WHAT IS REQUIRED: Copy every line of the material below word for word.
● ● ● ● ●
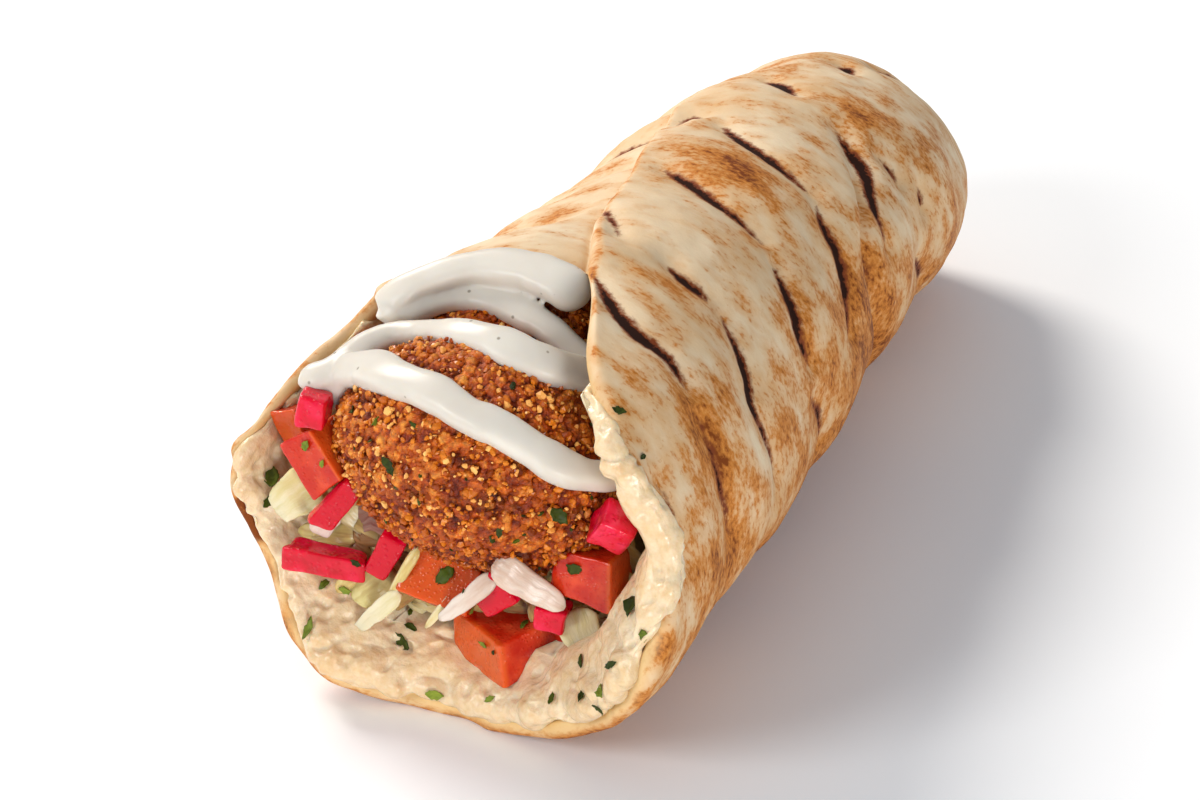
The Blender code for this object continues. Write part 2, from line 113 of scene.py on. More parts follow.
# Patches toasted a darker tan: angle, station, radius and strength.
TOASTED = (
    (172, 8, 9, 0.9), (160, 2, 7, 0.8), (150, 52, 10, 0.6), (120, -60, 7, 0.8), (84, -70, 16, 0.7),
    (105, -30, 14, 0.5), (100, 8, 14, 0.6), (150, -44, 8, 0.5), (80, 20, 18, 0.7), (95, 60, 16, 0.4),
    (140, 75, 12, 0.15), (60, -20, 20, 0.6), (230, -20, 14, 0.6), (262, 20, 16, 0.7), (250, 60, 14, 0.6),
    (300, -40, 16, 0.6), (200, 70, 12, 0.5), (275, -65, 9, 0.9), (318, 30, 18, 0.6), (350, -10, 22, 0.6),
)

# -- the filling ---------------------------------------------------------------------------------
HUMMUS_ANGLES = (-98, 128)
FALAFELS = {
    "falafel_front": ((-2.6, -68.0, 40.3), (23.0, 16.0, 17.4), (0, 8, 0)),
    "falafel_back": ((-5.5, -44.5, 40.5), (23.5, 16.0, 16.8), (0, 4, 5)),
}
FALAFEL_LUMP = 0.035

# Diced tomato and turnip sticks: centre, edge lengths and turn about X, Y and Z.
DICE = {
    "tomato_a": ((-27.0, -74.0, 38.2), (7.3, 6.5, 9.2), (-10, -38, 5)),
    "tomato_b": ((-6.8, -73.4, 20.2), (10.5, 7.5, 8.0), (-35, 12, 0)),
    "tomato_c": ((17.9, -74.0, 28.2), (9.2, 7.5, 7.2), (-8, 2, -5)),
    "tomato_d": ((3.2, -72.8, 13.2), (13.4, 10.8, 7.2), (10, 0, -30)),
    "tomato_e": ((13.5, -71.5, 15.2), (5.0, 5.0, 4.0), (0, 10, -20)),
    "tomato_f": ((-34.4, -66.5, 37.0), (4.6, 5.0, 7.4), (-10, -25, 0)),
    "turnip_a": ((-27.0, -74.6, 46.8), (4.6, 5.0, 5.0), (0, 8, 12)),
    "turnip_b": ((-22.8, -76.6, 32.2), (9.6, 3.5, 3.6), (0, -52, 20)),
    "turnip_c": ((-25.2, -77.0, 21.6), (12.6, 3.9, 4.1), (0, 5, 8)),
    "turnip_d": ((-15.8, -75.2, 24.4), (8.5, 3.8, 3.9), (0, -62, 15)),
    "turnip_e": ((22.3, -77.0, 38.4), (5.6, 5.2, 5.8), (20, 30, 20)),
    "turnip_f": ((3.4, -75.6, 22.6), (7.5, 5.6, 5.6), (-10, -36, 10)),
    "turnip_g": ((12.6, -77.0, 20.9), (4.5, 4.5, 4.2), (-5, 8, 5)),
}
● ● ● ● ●
TASK SOLUTION:
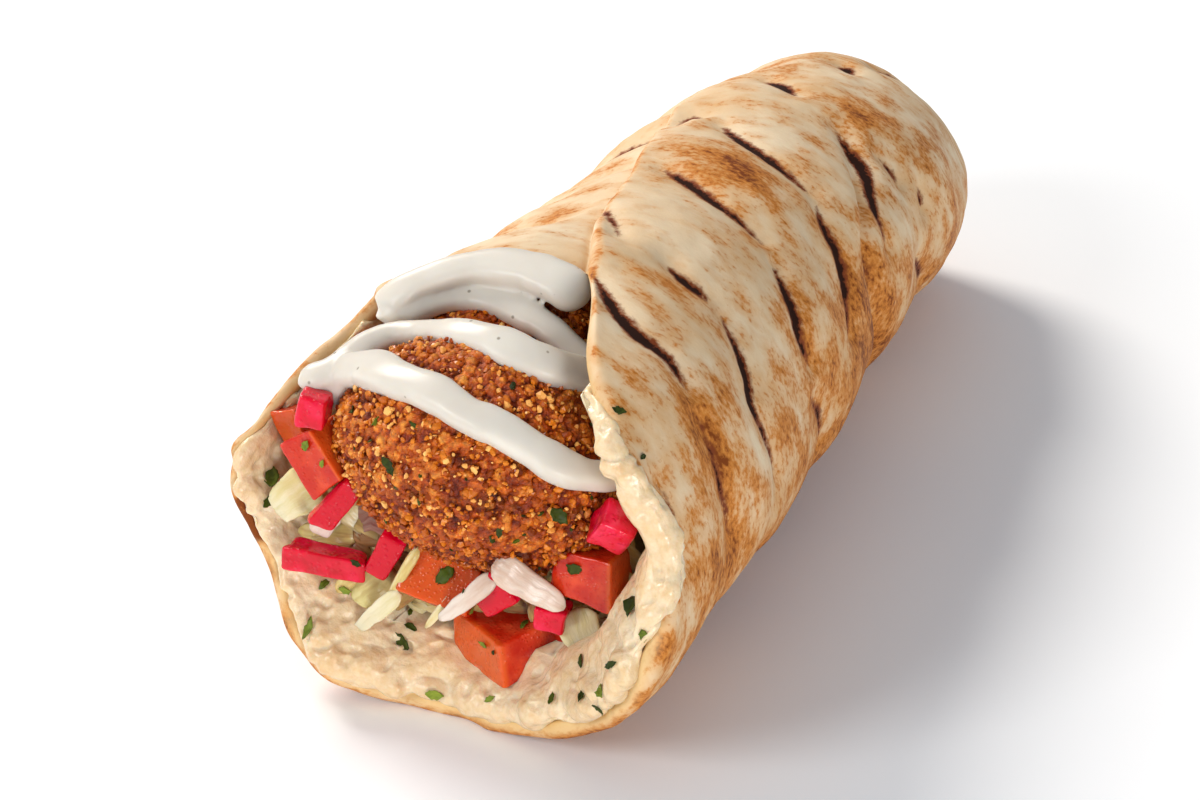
The Blender code for this object continues. Write part 2, from line 113 of scene.py on. More parts follow.
# Patches toasted a darker tan: angle, station, radius and strength.
TOASTED = (
    (172, 8, 9, 0.9), (160, 2, 7, 0.8), (150, 52, 10, 0.6), (120, -60, 7, 0.8), (84, -70, 16, 0.7),
    (105, -30, 14, 0.5), (100, 8, 14, 0.6), (150, -44, 8, 0.5), (80, 20, 18, 0.7), (95, 60, 16, 0.4),
    (140, 75, 12, 0.15), (60, -20, 20, 0.6), (230, -20, 14, 0.6), (262, 20, 16, 0.7), (250, 60, 14, 0.6),
    (300, -40, 16, 0.6), (200, 70, 12, 0.5), (275, -65, 9, 0.9), (318, 30, 18, 0.6), (350, -10, 22, 0.6),
)

# -- the filling ---------------------------------------------------------------------------------
HUMMUS_ANGLES = (-98, 128)
FALAFELS = {
    "falafel_front": ((-2.6, -68.0, 40.3), (23.0, 16.0, 17.4), (0, 8, 0)),
    "falafel_back": ((-5.5, -44.5, 40.5), (23.5, 16.0, 16.8), (0, 4, 5)),
}
FALAFEL_LUMP = 0.035

# Diced tomato and turnip sticks: centre, edge lengths and turn about X, Y and Z.
DICE = {
    "tomato_a": ((-27.0, -74.0, 38.2), (7.3, 6.5, 9.2), (-10, -38, 5)),
    "tomato_b": ((-6.8, -73.4, 20.2), (10.5, 7.5, 8.0), (-35, 12, 0)),
    "tomato_c": ((17.9, -74.0, 28.2), (9.2, 7.5, 7.2), (-8, 2, -5)),
    "tomato_d": ((3.2, -72.8, 13.2), (13.4, 10.8, 7.2), (10, 0, -30)),
    "tomato_e": ((13.5, -71.5, 15.2), (5.0, 5.0, 4.0), (0, 10, -20)),
    "tomato_f": ((-34.4, -66.5, 37.0), (4.6, 5.0, 7.4), (-10, -25, 0)),
    "turnip_a": ((-27.0, -74.6, 46.8), (4.6, 5.0, 5.0), (0, 8, 12)),
    "turnip_b": ((-22.8, -76.6, 32.2), (9.6, 3.5, 3.6), (0, -52, 20)),
    "turnip_c": ((-25.2, -77.0, 21.6), (12.6, 3.9, 4.1), (0, 5, 8)),
    "turnip_d": ((-15.8, -75.2, 24.4), (8.5, 3.8, 3.9), (0, -62, 15)),
    "turnip_e": ((22.3, -77.0, 38.4), (5.6, 5.2, 5.8), (20, 30, 20)),
    "turnip_f": ((3.4, -75.6, 22.6), (7.5, 5.6, 5.6), (-10, -36, 10)),
    "turnip_g": ((12.6, -77.0, 20.9), (4.5, 4.5, 4.2), (-5, 8, 5)),
}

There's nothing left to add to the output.